Bagaimana Kritik Sastra Menilai Bahasa Dalam Buku Buya Hamka?

2025-10-12 11:22:42 79

3 Jawaban

Rachel
Rachel
2025-10-14 16:45:32
Kesan pertama yang muncul saat menelaah bahasa Hamka adalah kepadatan muatan moral dan religius yang melekat kuat pada pilihan kata dan struktur kalimatnya. Bagiku gaya tersebut bukan semata retorika, melainkan strategi naratif: penggunaan kutipan ajaran, peribahasa, dan diksi berakar Arab memposisikan narasi pada ranah yang lebih etis daripada sekadar estetis. Teknik repetisi dan paralelisme yang sering ia pakai berfungsi mempertegas argumen moral dan membangun ritme yang mirip pembacaan tafsir atau ceramah.
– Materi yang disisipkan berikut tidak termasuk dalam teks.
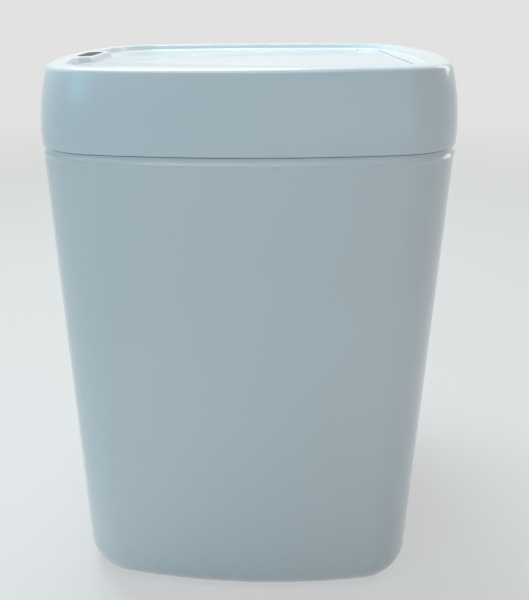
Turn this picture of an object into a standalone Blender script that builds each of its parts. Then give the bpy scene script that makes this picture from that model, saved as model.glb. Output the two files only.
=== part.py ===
"""Sensor bin: a tapered moulded body, a lift-off head with a geared flap, a bag ring, battery bay and sensor.

Lengths are in metres, +Z is up, the origin is the centre of the footprint on the floor.
The sensor window, and so the user, is at -X; the flap's hinge is near the +X end and runs along Y.
"""

import math

import bmesh
import bpy
import numpy as np
from mathutils import Matrix, Vector

# Whole bin
BIN_HEIGHT = 0.345
WIDEST_HALF_X = 0.1301
WIDEST_HALF_Y = 0.1339
FACE_BOW_RADIUS = 0.432
SIDE_BOW_RADIUS = 0.459
FIT_GAP = 0.0003
RUN_GAP = 0.0008
CUT_OVERRUN = 0.002

# Body, the tapered outer bin
BASE_DRAW = 0.0141
BASE_HALF_X = WIDEST_HALF_X - BASE_DRAW
BASE_CORNER = 0.036
BASE_FILLET = 0.0196
BASE_CLEARANCE = 0.0012
SHOULDER_DRAW = 0.0007
SHOULDER_HALF_X = WIDEST_HALF_X - SHOULDER_DRAW
SHOULDER_CORNER = 0.0456
BODY_WALL = 0.0024
BEAD_PROUD = 0.0004
BEAD_HEIGHT = 0.0026
NECK_INSET = 0.0010
NECK_HEIGHT = 0.0040
COLLAR_INSET = 0.0026
COLLAR_HEIGHT = 0.0045
EDGE_ROUND = 0.0007

# Rubber feet
FOOT_RADIUS = 0.0075
FOOT_SUNK = 0.0012
FOOT_SIDE_INSET = 0.030

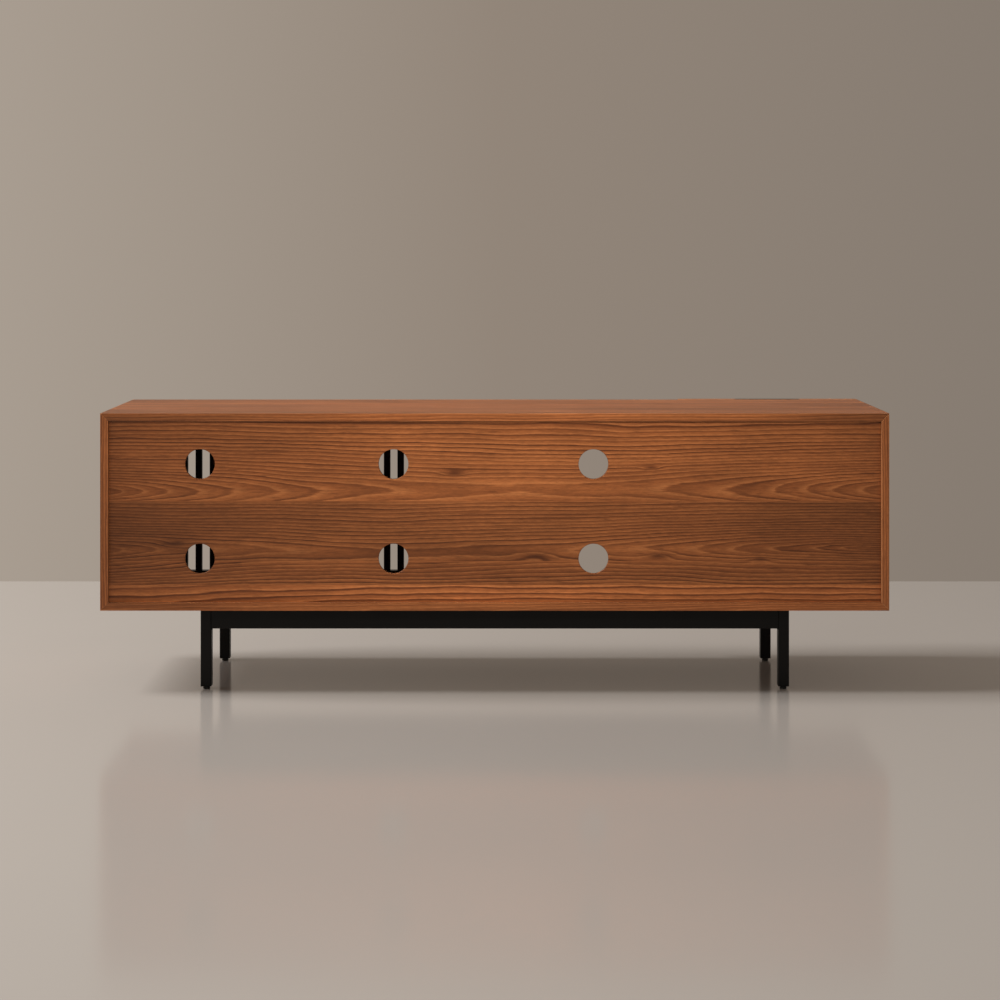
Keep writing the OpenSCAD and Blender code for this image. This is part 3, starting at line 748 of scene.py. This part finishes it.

Secara stilistika, saya cenderung mengapresiasi bagaimana Hamka memanfaatkan ragam lisan Minangkabau—idiom, perumpamaan, dan logika penuturan khas daerah—sebagai bahan baku prosa modern. Itu membuat karyanya terasa otentik dan dekat, berbeda dari prosa Barat yang lebih individualistik. Namun kritik sastra juga menyorot kecenderungan sentimentalitas berlebih dan kecenderungan menjadikan novel sebagai alat pengajaran moral, sehingga aspek dramatik dan kompleksitas psikologis tokoh kadang tertutupi oleh pesan moral yang eksplisit.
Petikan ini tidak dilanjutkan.